Hello, friends, and welcome back to Tomorrow News Network: A to Z. For this year’s A to Z Challenge, I’m telling you all about the story universe I created for my upcoming Sci-Fi adventure series, Tomorrow News Network. In today’s post, D is for:
There’s a longstanding trope in science fiction. In the future, something very similar to the Internet will still exist, but it will be rebranded with an even more futuristic sounding name. The Datanet. The Cybersphere. The Omni-Web. Something like that.
I’ve heard a lot of people complain about this trope. Why wouldn’t people in the future just call the Internet the Internet? I was tempted to do just that in Tomorrow News Network, but then I realized that scaling up the Internet from a world wide web to a galaxy wide web might not work so well.
Why not? Because of speed-of-light delays. Connecting to a server on the galactic web could take hundreds or perhaps thousands of years (if not millions or billions of years), depending on which planet that server is located on. Talk about slow Internet speeds!

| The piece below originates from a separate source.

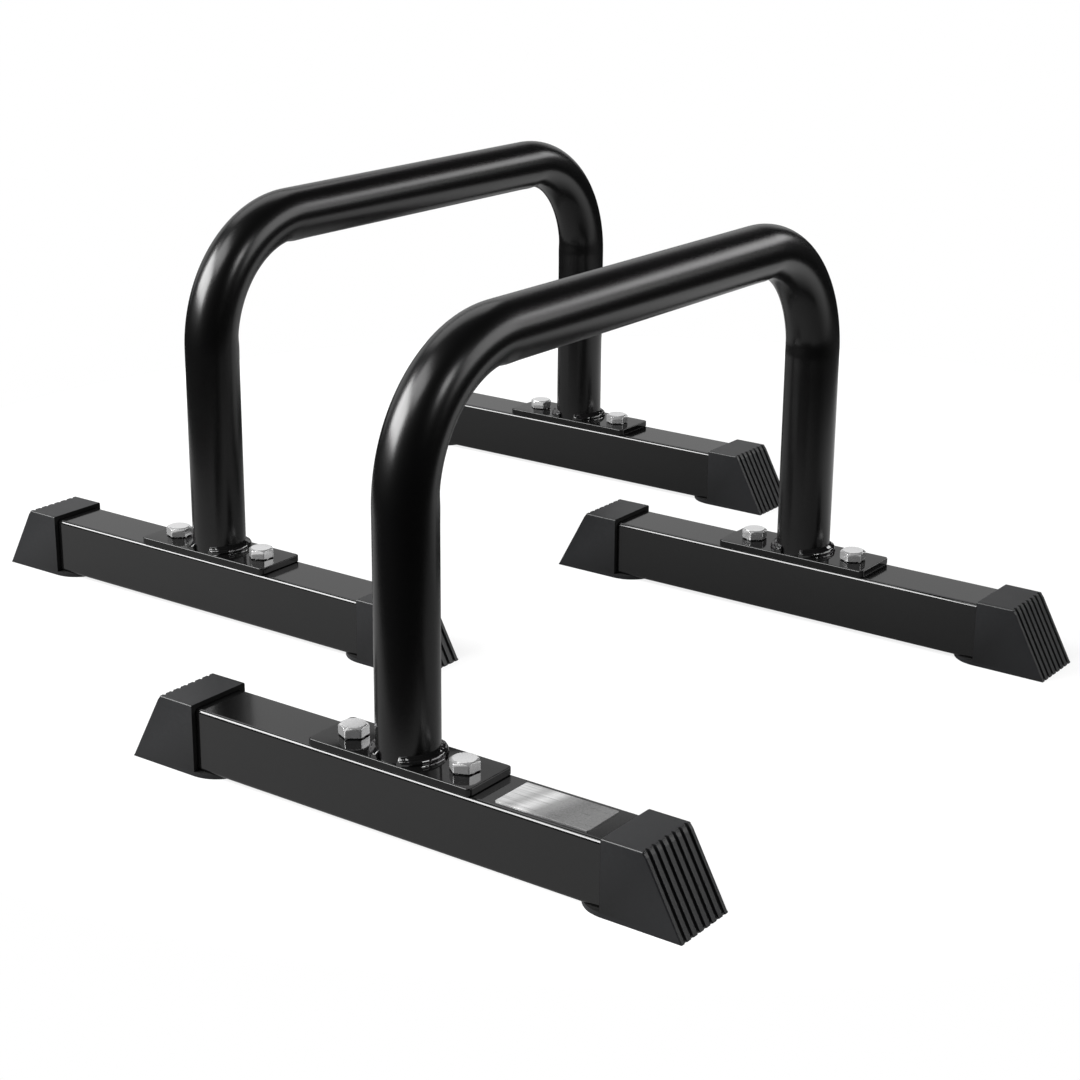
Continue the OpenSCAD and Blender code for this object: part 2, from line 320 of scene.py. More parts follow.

Faster than light travel and faster than light communications are possible in the Tomorrow News Network universe, but not without consequences. In the logic of Tomorrow News Network physics, anything traveling faster than light must also be traveling backwards through time. We’ll talk about this more when we get to the letter I, but for now I’ll just say this: in most cases, F.T.L. technology creates more time travel-related headaches than its worth.
So instead of having continuous access to a galactic Internet, humans living in far-flung corners of the galaxy rely on a subscription service called digi-stream. For young Milo Marrero and his girlfriend, Lianna (sorry, I mean Milo’s friend who happens to be a girl), the weekly digi-stream downlink is an opportunity to read all the insane rumors and crazy conspiracy theories that are circulating about the Tomorrow News Network and their star reporter, Talie Tappler.
But just as with the Internet of today, you shouldn’t believe everything you read in the weekly digi-stream downlink.